On Pentecost Sunday, we recall how the Holy Spirit appeared as shapes of tongues of fire. No words. No explanations – just a noisy wind and fire. As with any fire, there was some possibility for danger, not that the room would catch on fire but that this particular fire would somehow change the lives of those disciples, and change them radically and forever.


On this Pentecost Sunday, 2000 years later, the Holy Spirit may come in the form of a kind of fire, but the Spirit wants the same kind of transformation, this time, not in the Apostles – but in you and me.


If we let the Spirit in, the danger is that you and I might have to be against powerful forces in this world, making sure that the hungry are fed, shelter is given to the homeless, the sick and dying are cared for. But the real danger is that you and I might mistakenly believe that we have to do this alone. Pentecost isn’t a feast for loners,. It’s a feast for the entire people of God.


The Holy Spirit is compared to breath. Jesus breathes on the Apostles – sending His own Spirit into them. So the Holy Spirit can make us powerful instruments of Christ’s grace to people around us. The Spirit reminds us of everything Jesus called us to be.


The Holy Spirit has also been called the soul of the Church. We all have seen pictures of our younger days. Our bodies have changed in all kinds of ways. Yet our soul provides the continuity so that the person we see in the photograph of years ago is still ourselves.

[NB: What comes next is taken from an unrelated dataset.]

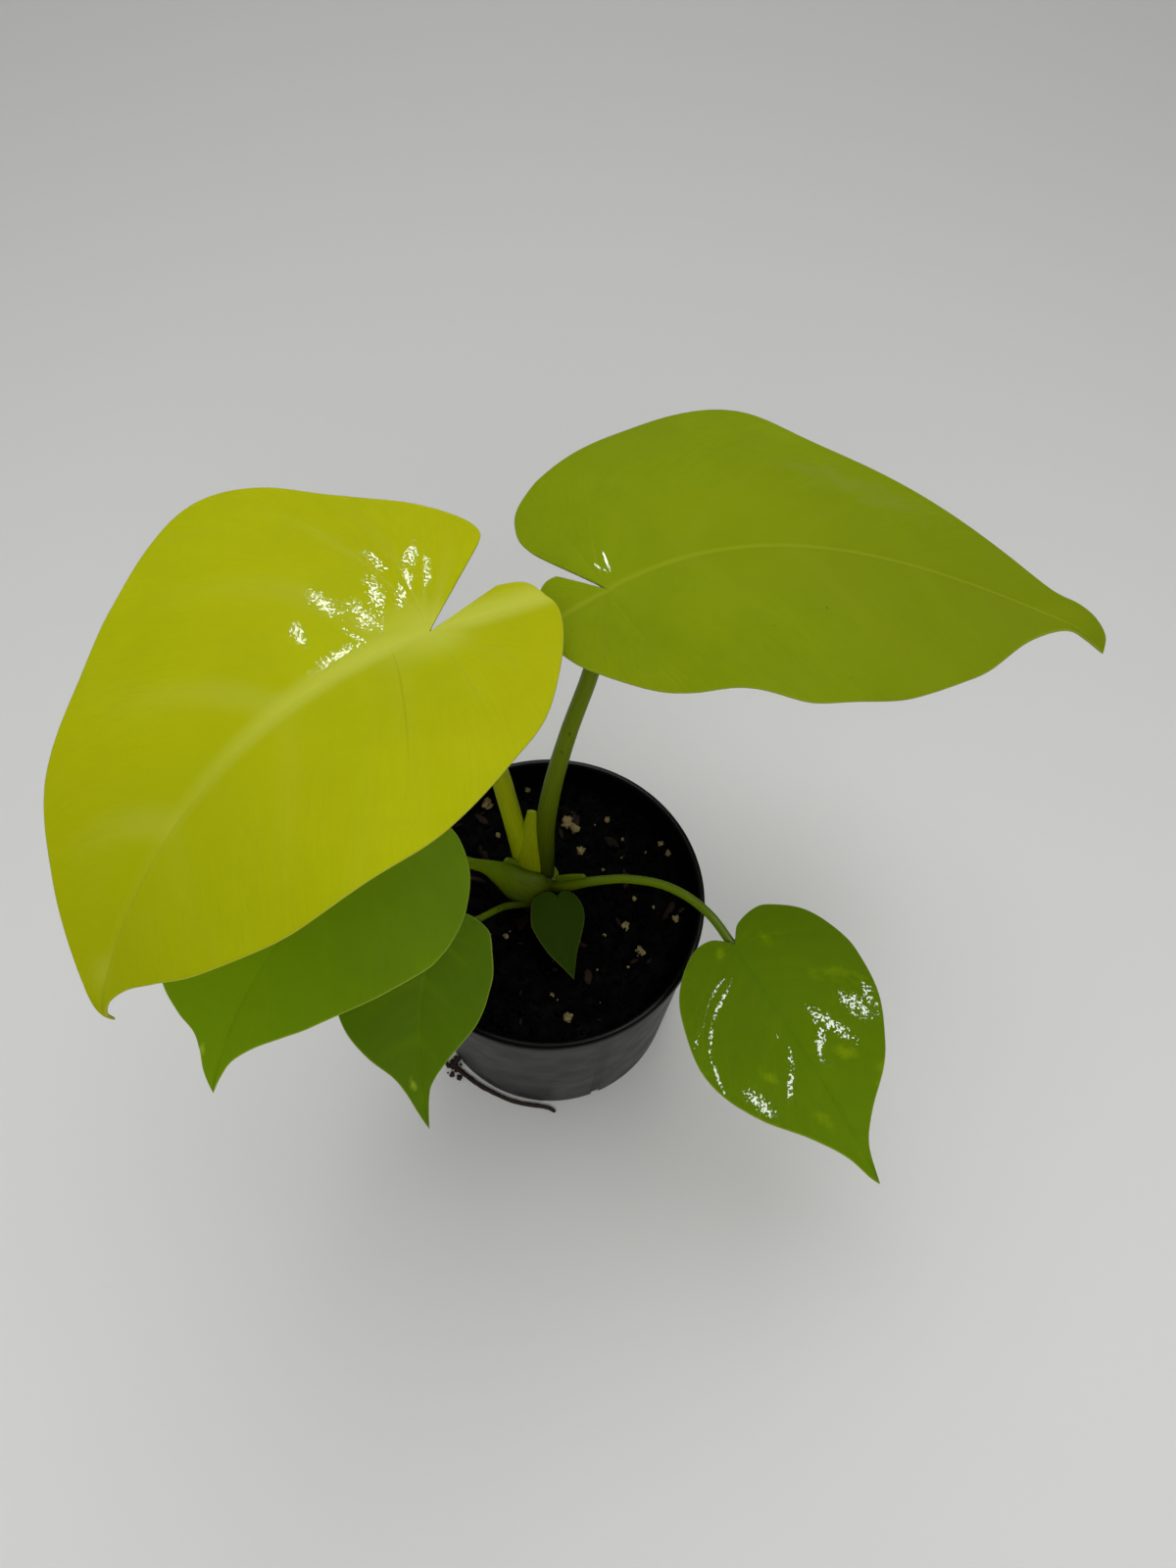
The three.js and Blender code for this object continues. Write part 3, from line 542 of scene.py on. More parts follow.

The same is true of the Church. Many externals of the Church have changed and will change. The continuities in the Church that make it the identical community Jesus founded are preserved by the Holy Spirit.


I have attached a photo of myself from way back on the bulletin board, it is still me, with all the changes over the years – but it helps to illustrate the point.


We find in the celebration of Pentecost the God Spirit who defies description.


Come Holy Spirit is a dangerous prayer if we are not prepared for the consequences. We would have to get ready for the rush of God which could tear through our tidy lives and our sheltered places.


The Spirit could become an uncomfortable and embarrassing companion – for we could be let to reckless generosity to the needs of others.


However we experience the Holy Spirit – as a dove, as water, as fire or as breath, the Spirit will always guide us and the Church. Friends will leave us. Allies may abandon us. Scandals may try us. The Holy Spirit remains with us as our link to Christ and the people of God – the Church.